Voluntary accidental death and dismemberment insurance is often called AD&D insurance. It is not ordinary life insurance and it is not related to health insurance. It is a supplemental kind of insurance coverage that pays its benefits in the event of death or certain permanent physical impairments as the result of an accident.
When an employer offers insurance programs in which an employee can elect to enroll, these beyond-the-basic offerings are often called voluntary insurance programs. These programs, offered as an adjunct to subsidized insurance and paid for by the employee, help round out the employee benefit package. In many instances, companies offer such programs to employees and include their enrolled dependents.
Accidental death coverage is life insurance that pays only in the event of death from accidental causes. The insurance pays an enrolled person’s beneficiary if the insured person dies in an accident. The insurance pays a benefit to the enrolled individual if a covered dependent dies in an accident.
Covered accidental death usually includes accidents that occur anywhere, including during travel and pay in addition to any other coverage the enrolled person might have. It is important to read and understand the terms and exclusions of the insurance to know what is and is not covered.

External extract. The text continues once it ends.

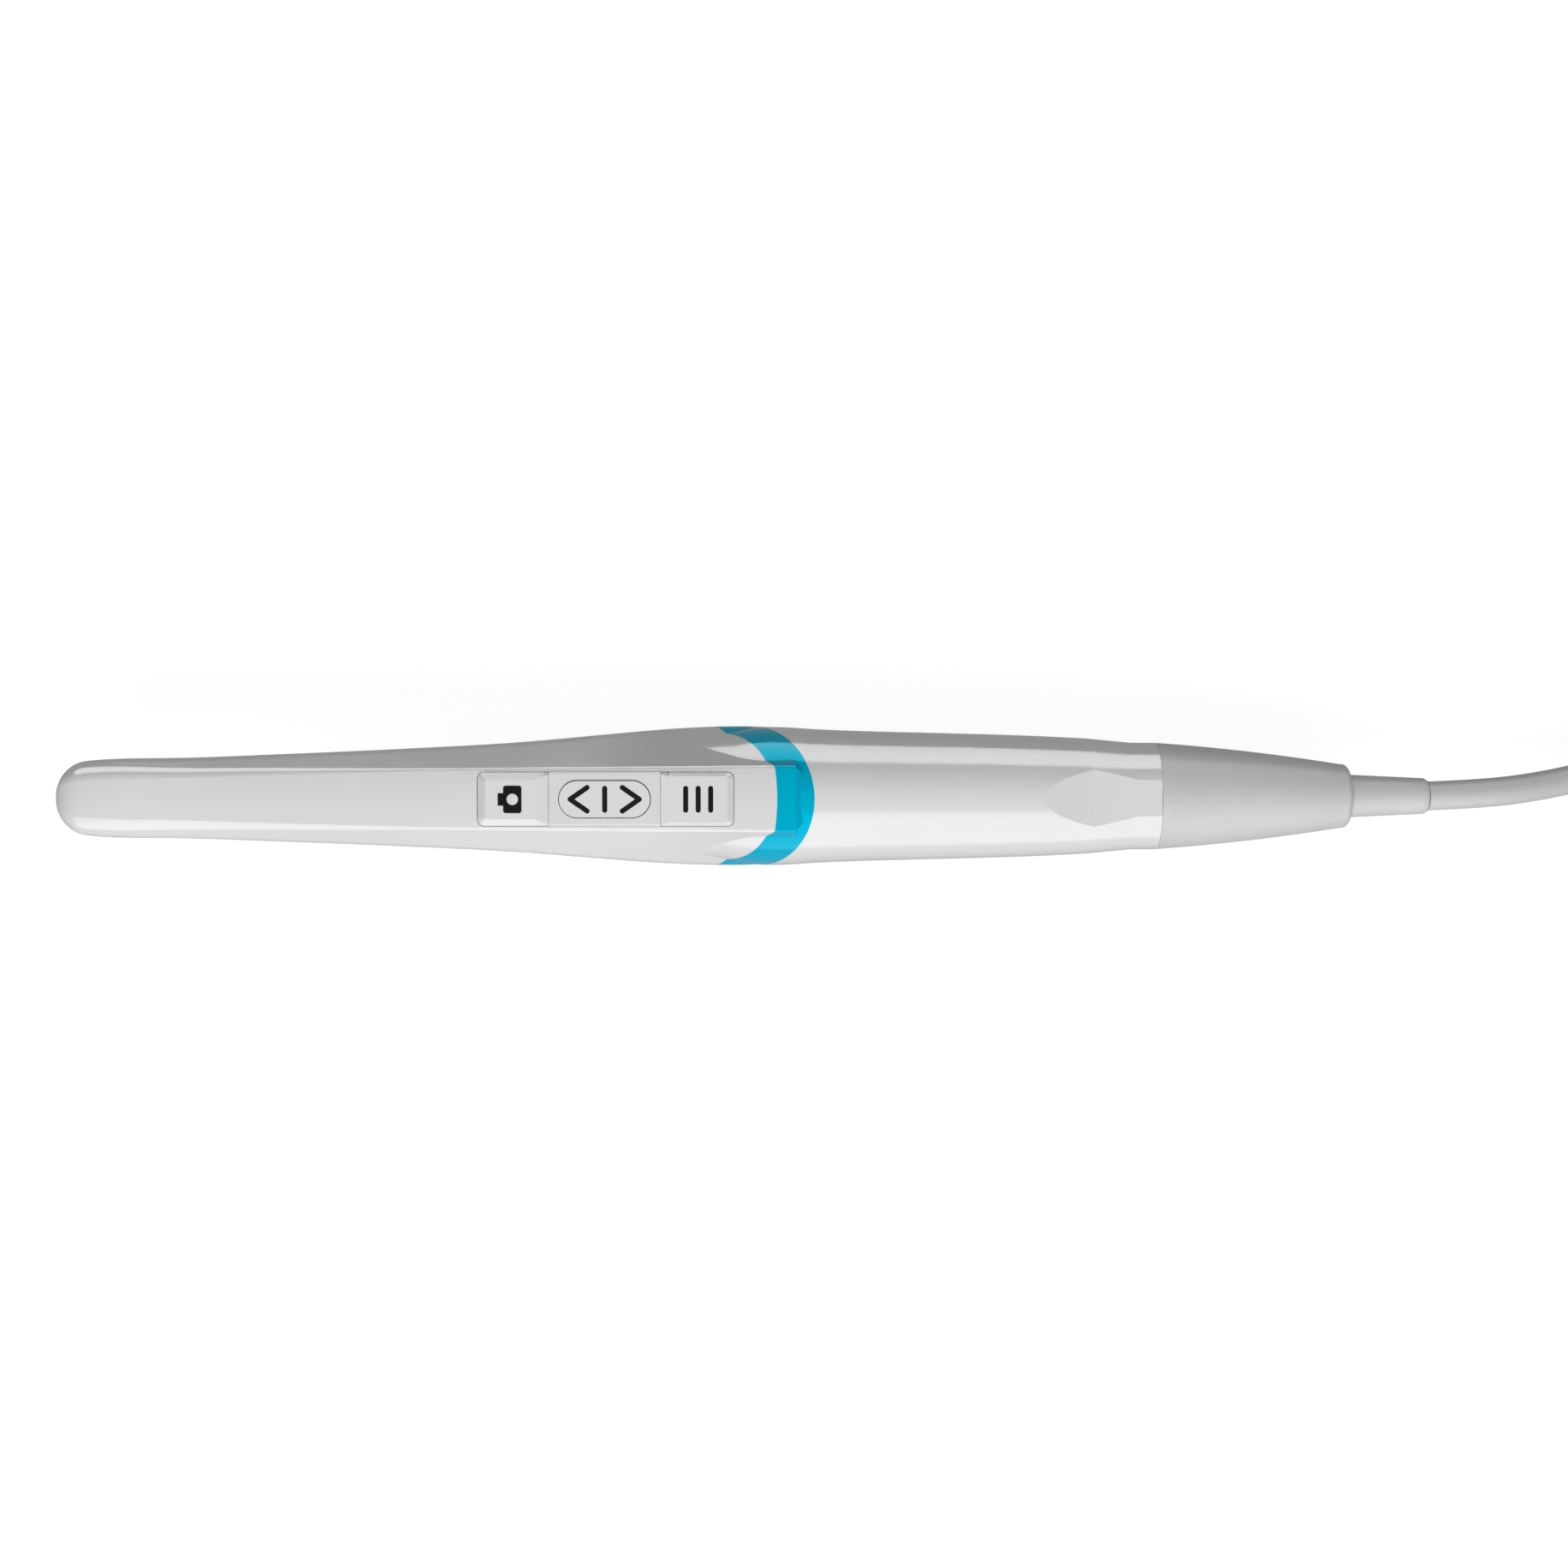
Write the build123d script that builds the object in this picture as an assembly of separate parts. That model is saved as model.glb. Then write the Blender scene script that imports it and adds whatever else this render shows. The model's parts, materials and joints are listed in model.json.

The policy provisions spell out what constitutes accidental dismemberment. Often, the dismemberment benefit will pay a portion of the accidental death benefit for accidents in which the enrolled person or enrolled dependent would suffer the loss of any or all limbs, be paralyzed, lose sight, hearing, speech or specific combinations of injuries that inhibit mobility and activities of daily living. As with accidental death insurance, the person enrolling should understand the terms, limitations and exclusions of the insurance.
Some voluntary AD&D insurance plans have additional coverages that may be attractive to plan purchasers. One of these is known as accelerated death benefit. If the insured person is diagnosed with disease that limits his life expectancy to a year or less, in other words if he has a terminal illness, he can receive some of the life insurance benefit during his lifetime. The balance of the benefit is paid to his beneficiary after his death.
Another benefit available in some states is called an education benefit. It pays an amount of the insured person's life insurance benefits toward a dependent's college education for a limited amount of time if the insured person dies in an accident while he is covered by the plan.
Other options may include paying an additional amount if the insured person dies in an auto accident while wearing a seat belt. Still another pays for the repatriation of remains if the insured person dies far from home.